-- BEGIN --

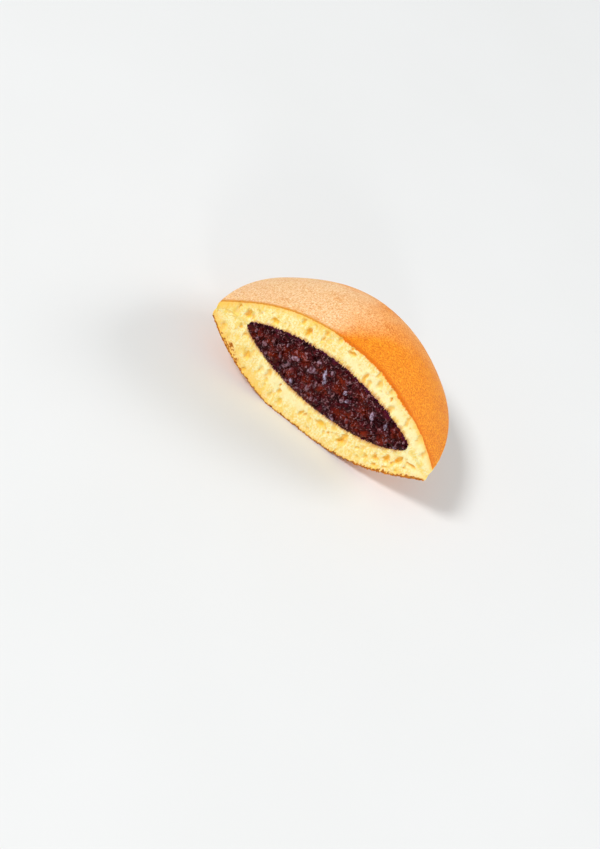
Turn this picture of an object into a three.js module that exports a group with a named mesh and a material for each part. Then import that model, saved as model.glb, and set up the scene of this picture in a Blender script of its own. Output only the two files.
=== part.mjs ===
// One half of a dorayaki, cut through with a knife. Two domed sponge pancakes meet in a thin rim round a
// lens of coarse sweet bean paste, and the cut shows all three.
// Millimetres, +Z up. The cut faces -Y, X runs along it, and the half lies on its lower pancake.
// Until the last lines the origin is on the cut, midway along it, at the height of the left rim's seam.
// A pair of values is for the left and the right end of the cut.

import * as THREE from 'three';
import { mergeVertices } from 'three/addons/utils/BufferGeometryUtils.js';

// Plan of a pancake: a slightly oval round that the knife halves a little off its middle.
const MIDDLE_X = 0.35;
const HALF_WIDTH = 48.3;
const CUT_OFFSET = 1.0;
const ROUND_DEPTH = 51.0;
const ROUND_WIDTH = HALF_WIDTH / Math.sqrt(1 - (CUT_OFFSET / ROUND_DEPTH) ** 2);

// The rim of each pancake bulges a little, and is drawn in where the two meet, from a little behind the cut.
const RIM_BULGE = 0.45;
const RIM_TUCK = 0.5;
const TUCK_FROM = 5.0;

// Heights of the two pancakes' skins and of the seam between them.
const CROWN = 26.0;
const TOP_RIM = [3.9, 3.2];
const TOP_POWER = [1.93, 2.4];
const TOP_BACK_POWER = 3.1;
const BELLY = 23.5;
const BOTTOM_RIM = [-4.5, -4.8];
const BOTTOM_POWER = [2.35, 2.4];
const BOTTOM_BACK_POWER = 4.0;
const RIM_SEAM = [-0.2, -0.8];
const CROWN_SHIFT = 0.043;

// The underside has settled flat under the half's own weight.
const FLOOR = 23.2;
const SETTLE = 1.9;
const SETTLE_REACH = 6.0;

// The lens of bean paste.
const PASTE_X = 1.05;
const PASTE_HALF_WIDTH = 35.95;
const PASTE_DEPTH = 39.0;
const PASTE_TIPS = [3.2, 3.7];
const PASTE_RISE = 11.9;
const PASTE_DROP = 12.9;
const RISE_POWERS = [[2.1, 0.75], [1.6, 0.73]];
const DROP_POWERS = [[1.8, 0.68], [2.6, 0.7]];
const SEAM_FROM = 0.76;

// Unevenness of the baked skins.
const WAVES = 7;
const WAVE_HEIGHT = 0.14;
const WAVE_LENGTHS = [16, 42];

// Burst bubbles in the crumb of the cut: x, z, width, height and depth of the ones that stand out.
const BUBBLES = [
  [-15.0, 17.7, 2.2, 4.6, 1.5], [2.0, 22.2, 3.2, 2.2, 1.3], [10.5, 17.3, 1.8, 4.6, 1.0],
  [-37.0, 7.0, 2.2, 4.2, 1.5], [-27.3, 12.2, 3.0, 2.6, 1.2], [16.2, -14.4, 2.8, 3.8, 1.6],
  [37.4, -4.5, 2.0, 4.4, 1.6], [33.4, -7.4, 2.0, 4.0, 1.5], [6.8, -14.0, 4.6, 3.0, 0.9],
  [30.2, -10.4, 2.0, 2.4, 1.3], [42.5, -2.6, 3.4, 1.8, 1.2], [-29.6, -9.6, 2.2, 4.4, 1.1],
];
const SMALL_BUBBLES = 46;
const SMALL_BUBBLE_WIDTH = [1.0, 2.2];
const SMALL_BUBBLE_STRETCH = [1.0, 2.7];
const SMALL_BUBBLE_DEPTH = [0.4, 1.0];
const SMALL_BUBBLE_SPREAD = [0.15, 0.85];
const BUBBLES_ABOVE = 0.45;
const CRUMB_SHARE = 0.94;
const BUBBLE_EDGE = 1.35;

// Whole and broken beans in the cut of the paste.
const BEANS = 60;
const BEAN_TRIES = 4000;
const BEAN_LENGTH = [4.2, 7.0];
const BEAN_SLIMNESS = [0.6, 0.85];
const BEAN_SPACING = 3.7;
const BEAN_SWELL = 1.6;
const BEAN_ROUNDNESS = 0.7;
const BEAN_SINK = [0.5, 1.3];
const PASTE_SUNK = 0.55;
const SMOOTH_BAND = 1.6;

// Clear gaps between the solids, and the fineness of the facets.
const GAP = 0.3;
const PASTE_STATIONS = 44;
const RIM_STATIONS = 7;
const CUT_STEPS = 9;
const SKIN_STEPS = 12;
const WALL_STEPS = 4;
const SEAM_STEPS = 3;
const LENS_STEPS = 8;
const PASTE_CUT_STEPS = 18;

const mix = (pair, weight) => pair[0] * (1 - weight) + pair[1] * weight;
const clamp = (value, low, high) => Math.min(Math.max(value, low), high);
const smooth = (value) => {
  const t = clamp(value, 0, 1);
  return t * t * (3 - 2 * t);
};

// A small repeatable source of random numbers between 0 and 1.
function dice(seed) {
  let state = seed >>> 0;
  return () => {
    state = (Math.imul(state, 1664525) + 1013904223) >>> 0;
    return state / 4294967296;
  };
}

// Where a place lies in the pancake's plan: how far out, from 0 in the middle to 1 at the rim's foot, the
// same from the crown, which sits off the middle, and how far it is to the right and to the back.
function planPlace(x, y) {
  const across = (x - MIDDLE_X) / ROUND_WIDTH;
  const back = (y - CUT_OFFSET) / ROUND_DEPTH;
  const out = Math.min(Math.hypot(across, back), 1);
  const shifted = across + CROWN_SHIFT * (1 - out * out);
  const length = Math.hypot(shifted, back) || 1;
  return {
    out,
    radius: Math.min(length, 1),
    right: (1 + shifted / length) / 2,
    behind: (Math.max(back, 0) / length) ** 2,
  };
}

// The rim's place and outward direction for a station along the cut: straight behind it at the middle, and at
// the rim's own end at either end.
function rimPlace(x) {
  const endTurn = Math.asin(CUT_OFFSET / ROUND_DEPTH);
  const share = Math.asin(clamp((x - MIDDLE_X) / HALF_WIDTH, -1, 1)) / (Math.PI / 2);
  const angle = Math.PI / 2 - (Math.PI / 2 + endTurn) * share;
  const outX = Math.cos(angle);
  const outY = Math.sin(angle);
  const y = Math.abs(share) === 1 ? 0 : Math.max(0, CUT_OFFSET + ROUND_DEPTH * outY);
  return { x: MIDDLE_X + ROUND_WIDTH * outX, y, outX, outY };
}

const pasteDepthAt = (x) => PASTE_DEPTH * Math.sqrt(Math.max(0, 1 - ((x - PASTE_X) / PASTE_HALF_WIDTH) ** 2));

const waveDice = dice(11);
const waves = Array.from({ length: WAVES }, () => {
  const turn = waveDice() * Math.PI * 2;
  const pitch = (2 * Math.PI) / mix(WAVE_LENGTHS, waveDice());
  return { along: Math.cos(turn) * pitch, back: Math.sin(turn) * pitch, phase: waveDice() * Math.PI * 2 };
});
const waviness = (x, y) =>
  waves.reduce((sum, w) => sum + Math.sin(w.along * x + w.back * y + w.phase), 0) * WAVE_HEIGHT;

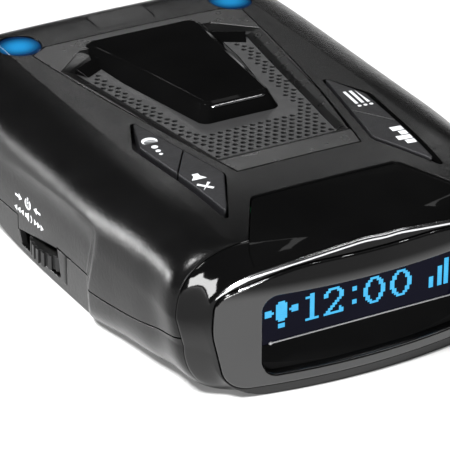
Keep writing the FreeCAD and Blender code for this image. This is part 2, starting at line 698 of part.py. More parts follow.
def wheel_bracket():
    """Inverted channel under the board whose lips carry the sliding plate."""
    solid = box(-34.4, -13.6, WHEEL_Y - 8.2, WHEEL_Y + 8.2, 5.8, BOARD_Z)
    solid = solid.cut(box(-40, -17.2, WHEEL_Y - 6.8, WHEEL_Y + 6.8, 6.5, 11.7))
    solid = solid.cut(box(-40, -10, WHEEL_Y - 5.4, WHEEL_Y + 5.4, 5, 6.6))
    solid = solid.cut(box(-17.6, -12, WHEEL_Y - 9, WHEEL_Y + 9, 5, 11.7))
    return solid


def press_switch():
    body = box(-17.2, -13.8, WHEEL_Y - 3.0, WHEEL_Y + 3.0, 6.8, 11.7)
    return body.fuse(box(-17.5, -17.2, WHEEL_Y - 1.2, WHEEL_Y + 1.2, 7.0, 8.0)).removeSplitter()


# ---------------------------------------------------------------- board and electronics
def main_board():
    plate = prism_z([(31.5, -40.0, 1.0), (31.5, 50.5, 1.0), (-31.5, 50.5, 1.0), (-31.5, -40.0, 1.0)],
                    BOARD_Z, BOARD_TOP)
    cuts = [rod(sign * x, y, 10, 3.7, 10) for x, y in CASE_SCREWS for sign in (-1, 1)]
    cuts += [box(sign * 31.5 - 2.6, sign * 31.5 + 2.6, y - 3.4, y + 3.4, 10, 20)
             for x, y in CASE_SCREWS for sign in (-1, 1)]
    cuts += [rod(sign * x, y, 10, 1.1, 10) for x, y in BOARD_SCREWS for sign in (-1, 1)]
    return cut_all(plate, cuts)


def board_components():
    """Connector, chips and capacitors on the board's top, as separate solids."""
    high = [box(-9, 9, -38.5, -34.5, BOARD_TOP, BOARD_TOP + 2.4),
            box(-8, 4, -30, -18, BOARD_TOP, BOARD_TOP + 1.0),
            box(7, 13, -26, -20, BOARD_TOP, BOARD_TOP + 0.9),
            box(-14, -11, -24, -20, BOARD_TOP, BOARD_TOP + 0.8)]
    cans = [rod(26.0, y, BOARD_TOP, 2.2, 4.8) for y in (35.0, 46.5)]
    return Part.makeCompound(high + cans)


def rf_shield_can():
    shell = box(-8, 20, 30, 45, BOARD_TOP, BOARD_TOP + 2.0)
    return shell.cut(box(-7.7, 19.7, 30.3, 44.7, BOARD_TOP - 1, BOARD_TOP + 1.7))


def gps_antenna():
    return box(-27.6, -12.6, 30, 45, BOARD_TOP, BOARD_TOP + 4.0)


def horn_antenna():
    """Die-cast horn under the board; the flared mouth faces the windshield end."""
    outer = box(-8, 18, 8, 51.6, 2.6, 12.6)
    ends = [rect_wire(2.0, 8.0, 30.0, 5.2, 10.0), rect_wire(-6.6, 16.6, 52.0, 3.8, 11.4)]
    throat = Part.makeLoft(ends, True, True)
    cavity = box(0.0, 10.0, 12.0, 30.0, 4.2, 11.0)
    ribs = [box(-10, 20, y, y + 1.4, 2.6, 12.6) for y in (10.0, 24.0, 38.0)]
    return fuse([outer] + ribs).cut(throat).cut(cavity)


def rect_wire(x0, x1, y, z0, z1):
    return Part.makePolygon([V(x0, y, z0), V(x1, y, z0), V(x1, y, z1), V(x0, y, z1), V(x0, y, z0)])


def laser_window(grow):
    """Trapezoid window of the front laser, in the windshield end."""
    corners = [(-30.0 - grow, 14.9 - grow, 1.0), (-17.0 + grow, 14.9 - grow, 1.0),
               (-18.0 + grow, 21.6 + grow, 1.0), (-29.0 - grow, 21.6 + grow, 1.0)]
    return prism_y(corners, 48.0, 60.0)


def front_laser_lens():
    face = laser_window(0).common(box(-60, 60, REAR_Y - 1.6, REAR_Y - 0.15, 0, 40))
    flange = prism_y([(-30.9, 14.75, 0.5), (-16.0, 14.75, 0.5), (-16.0, 22.4, 0.5), (-30.9, 22.4, 0.5)],
                     REAR_Y - 3.1, REAR_Y - 2.15)
    neck = laser_window(0).common(box(-60, 60, REAR_Y - 2.2, REAR_Y - 1.5, 0, 40))
    return fuse([face, neck, flange])


def front_laser_sensor():
    body = box(-28, -19, 46.6, 50.4, BOARD_TOP, BOARD_TOP + 6.4)
    return body.fuse(rod(-23.5, 50.4, 18.2, 2.0, 0.8, (0, 1, 0)))


def rear_laser_sensor():
    body = box(-4.0, 4.0, -4.5, 3.0, 23.5, top_z(3.0) - 3.22)
    eye = rod(0, -4.9, 24.4, 1.0, 0.5, (0, 1, 0))
    return body.fuse(eye)


# ---------------------------------------------------------------- speaker
def speaker_basket():
    outer = Part.makeCone(9.0, 13.6, 3.4, V(0, SPEAKER_Y, 18.4))
    inner = Part.makeCone(8.0, 12.7, 3.4, V(0, SPEAKER_Y, 18.4))
    flange = ring(0, SPEAKER_Y, 21.8, SPEAKER_RADIUS, 12.7, 0.6)
    plate = ring(0, SPEAKER_Y, 17.8, 9.0, 4.1, 0.6)
    return fuse([outer.cut(inner), flange, plate])


def speaker_cone():
    outer = Part.makeCone(4.2, 12.2, 2.6, V(0, SPEAKER_Y, 19.3))
    inner = Part.makeCone(3.6, 11.6, 2.6, V(0, SPEAKER_Y, 19.6))
    cap = rod(0, SPEAKER_Y, 19.3, 4.2, 0.5)
    coil = ring(0, SPEAKER_Y, 17.2, 3.8, 3.5, 2.2)
    surround = ring(0, SPEAKER_Y, 21.7, 12.4, 11.7, 0.3)
    return fuse([outer.cut(inner), cap, coil, surround])


def speaker_magnet():
    return rod(0, SPEAKER_Y, 15.2, 8.2, 2.6).cut(ring(0, SPEAKER_Y, 16.8, 4.0, 3.3, 5))


def speaker_gasket():
    return ring(0, SPEAKER_Y, 22.4, SPEAKER_RADIUS, 13.2, 0.9)


def speaker_holder():
    """Ring with open sides that stands on the board under the speaker's flange."""
    solid = ring(0, SPEAKER_Y, BOARD_TOP, SPEAKER_RADIUS, 14.2, 21.8 - BOARD_TOP)
    window = box(-20, 20, SPEAKER_Y - 5, SPEAKER_Y + 5, BOARD_TOP + 1.2, 20.6)
    across = box(-5, 5, SPEAKER_Y - 20, SPEAKER_Y + 20, BOARD_TOP + 1.2, 20.6)
    return solid.cut(window).cut(across)


# ---------------------------------------------------------------- power, usb and bracket release
def jack_hole():
    y, z = JACK
    return rod(30, y, z, 3.5, 20, (1, 0, 0))


def power_jack():
    y, z = JACK
    body = box(26.0, 35.6, y - 4.2, y + 4.2, BOARD_TOP, z + 3.6)
    collar = rod(35.6, y, z, 3.35, 1.9, (1, 0, 0))
    return fuse([body, collar]).cut(rod(28.6, y, z, 2.75, 20, (1, 0, 0)))


def power_jack_pin():
    y, z = JACK
    return rod(28.6, y, z, 1.0, 8.0, (1, 0, 0))


def usb_slot():
    return prism_x([(-2.0, 14.3, 0.8), (6.4, 14.3, 0.8), (6.4, 18.6, 0.8), (-2.0, 18.6, 0.8)], 30, 50)


def usb_port():
    corners = [(-1.7, BOARD_TOP, 0.5), (6.1, BOARD_TOP, 0.5), (6.1, 18.3, 0.5), (-1.7, 18.3, 0.5)]
    shell = prism_x(corners, 28.0, 36.6)
    mouth = prism_x([(-1.3, 15.1, 0.4), (5.7, 15.1, 0.4), (5.7, 17.9, 0.4), (-1.3, 17.9, 0.4)], 29.0, 50)
    blade = box(28.5, 35.4, 0.2, 4.2, 16.2, 16.8)
    return fuse([shell.cut(mouth), blade])


def bracket_mouth():
    low, high = SLOT_Z
    return box(-SLOT_HALF, SLOT_HALF, 49.0, 60.0, low, high)


def bracket_guide():
    """Sleeve behind the slot that holds the windshield bracket's tongue."""
    low, high = SLOT_Z
    solid = box(-SLOT_HALF - 1.2, SLOT_HALF + 1.2, 34.0, 52.3, low - 1.2, high + 1.2)
    solid = solid.cut(box(-SLOT_HALF, SLOT_HALF, 35.2, 60.0, low, high))
    return solid.cut(box(-2.6, 2.6, 48.4, 50.6, high - 1, high + 3))


def release_hole():
    return prism_z([(6.3, 43.6, 1.2), (6.3, 50.4, 1.2), (-6.3, 50.4, 1.2), (-6.3, 43.6, 1.2)], 22.6, 36)


def release_button():
    cap = prism_z([(6.1, 43.8, 1.0), (6.1, 50.2, 1.0), (-6.1, 50.2, 1.0), (-6.1, 43.8, 1.0)], 24.0, 27.1)
    collar = prism_z([(7.2, 43.8, 1.0), (7.2, 50.2, 1.0), (-7.2, 50.2, 1.0), (-7.2, 43.8, 1.0)], 23.9, 24.5)
    catch = box(-2.2, 2.2, 48.8, 50.2, SLOT_Z[1] + 0.1, 24.2)
    pip = rod(0, 46.0, 23.75, 0.7, 0.5)
    return fuse([cap, collar, catch, pip])


def release_spring():
    """Two-turn compression spring between the guide and the release button."""
    helix = Part.makeHelix(0.57, 1.14, 1.35)
    profile = Part.Wire([Part.Circle(V(1.35, 0, 0), V(0, 1, 0), 0.16).toShape()])
    coil = Part.Wire(helix.Edges).makePipeShell([profile], True, True)
    coil.translate(V(0, 46.0, 22.57))
    return coil


# ---------------------------------------------------------------- fasteners
def screw(x, y, head_z, length, radius, head_radius):
    """Pan-head screw pointing up or down with a cross recess."""
    up = length > 0
    shank = rod(x, y, head_z, radius, abs(length)) if up else rod(x, y, head_z + length, radius, -length)
    head = rod(x, y, head_z - 1.4, head_radius, 1.4) if up else rod(x, y, head_z, head_radius, 1.2)
    face = head_z - 1.4 if up else head_z + 0.6
    cross = [box(x - 1.2, x + 1.2, y - 0.25, y + 0.25, face, face + 0.6),
             box(x - 0.25, x + 0.25, y - 1.2, y + 1.2, face, face + 0.6)]
    return cut_all(fuse([shank, head]), cross)


def case_screws():
    return Part.makeCompound([screw(sign * x, y, 3.0, 14.0, 1.2, 2.4)
                              for x, y in CASE_SCREWS for sign in (-1, 1)])


def board_screws():
    return Part.makeCompound([screw(sign * x, y, BOARD_TOP, -6.0, 0.85, 1.8)
                              for x, y in BOARD_SCREWS for sign in (-1, 1)])


# ---------------------------------------------------------------- export
NODES = {
    "upper_housing": upper_housing,
    "lower_housing": lower_housing,
    "front_bezel": front_bezel,
    "display_fascia": display_fascia,
    "display_hood": display_hood,
    "display_glass": display_glass,
    "display_module": display_module,
    "display_flex": display_flex,
    "top_panel": top_panel,
    "speaker_grille": speaker_grille,
    "rear_laser_lens": rear_laser_lens,
    "rear_laser_sensor": rear_laser_sensor,
    "periscope_lens_left": lambda: periscope_lens(-1),
    "periscope_lens_right": lambda: periscope_lens(1),
    "left_front_key": lambda: key(True, -1),
    "left_rear_key": lambda: key(False, -1),
    "right_front_key": lambda: key(True, 1),
    "right_rear_key": lambda: key(False, 1),
    "tact_switches": tact_switches,
    "volume_wheel": volume_wheel,
    "wheel_shaft": wheel_shaft,
    "wheel_carrier": wheel_carrier,
    "volume_encoder": volume_encoder,
    "wheel_bracket": wheel_bracket,
    "press_switch": press_switch,
    "main_board": main_board,
    "board_components": board_components,
    "rf_shield_can": rf_shield_can,
    "gps_antenna": gps_antenna,
    "horn_antenna": horn_antenna,
    "front_laser_lens": front_laser_lens,
    "front_laser_sensor": front_laser_sensor,
    "speaker_basket": speaker_basket,
    "speaker_cone": speaker_cone,
    "speaker_magnet": speaker_magnet,
    "speaker_gasket": speaker_gasket,
    "speaker_holder": speaker_holder,
    "power_jack": power_jack,
    "power_jack_pin": power_jack_pin,
    "usb_port": usb_port,
    "bracket_guide": bracket_guide,
    "release_button": release_button,
    "release_spring": release_spring,
    "case_screws": case_screws,
    "board_screws": board_screws,
    "rating_label": rating_label,
}


def main():
    os.makedirs("parts", exist_ok=True)
    for name, make in NODES.items():
        make().exportStep("parts/" + name + ".step")


main()
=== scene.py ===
import json
import math

import bmesh
import bpy
from mathutils import Matrix, Vector
from mathutils.bvhtree import BVHTree


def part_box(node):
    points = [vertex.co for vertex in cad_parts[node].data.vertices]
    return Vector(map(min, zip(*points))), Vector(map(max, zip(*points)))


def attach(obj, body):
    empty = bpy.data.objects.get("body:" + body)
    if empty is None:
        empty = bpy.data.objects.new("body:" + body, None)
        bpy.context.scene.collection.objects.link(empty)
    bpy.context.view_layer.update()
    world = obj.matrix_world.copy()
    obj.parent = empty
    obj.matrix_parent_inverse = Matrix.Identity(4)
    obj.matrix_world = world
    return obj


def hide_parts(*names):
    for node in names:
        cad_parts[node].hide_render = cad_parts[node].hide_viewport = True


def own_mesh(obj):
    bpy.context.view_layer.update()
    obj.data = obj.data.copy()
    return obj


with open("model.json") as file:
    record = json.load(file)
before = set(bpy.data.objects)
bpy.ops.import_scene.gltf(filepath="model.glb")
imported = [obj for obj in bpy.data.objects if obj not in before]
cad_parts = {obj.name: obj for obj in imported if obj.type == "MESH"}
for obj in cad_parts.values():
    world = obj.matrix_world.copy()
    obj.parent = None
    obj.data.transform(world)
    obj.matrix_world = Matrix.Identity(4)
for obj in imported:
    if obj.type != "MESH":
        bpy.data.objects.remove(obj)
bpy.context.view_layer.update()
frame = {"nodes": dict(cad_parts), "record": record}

MM = 0.001
NODES = frame["nodes"]


# ------------------------------------------------------------------ places from the frame
PANEL_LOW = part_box("top_panel")[0]
FASCIA_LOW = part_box("display_fascia")[0]
GLASS_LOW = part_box("display_glass")[0]
WEDGE_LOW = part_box("rear_laser_lens")[0]


def show(thing):
    """Puts an object into the scene."""
    bpy.context.scene.collection.objects.link(thing)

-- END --

Working from the entries above, return all lines that contain "imported".

imported = [obj for obj in bpy.data.objects if obj not in before]
cad_parts = {obj.name: obj for obj in imported if obj.type == "MESH"}
for obj in imported:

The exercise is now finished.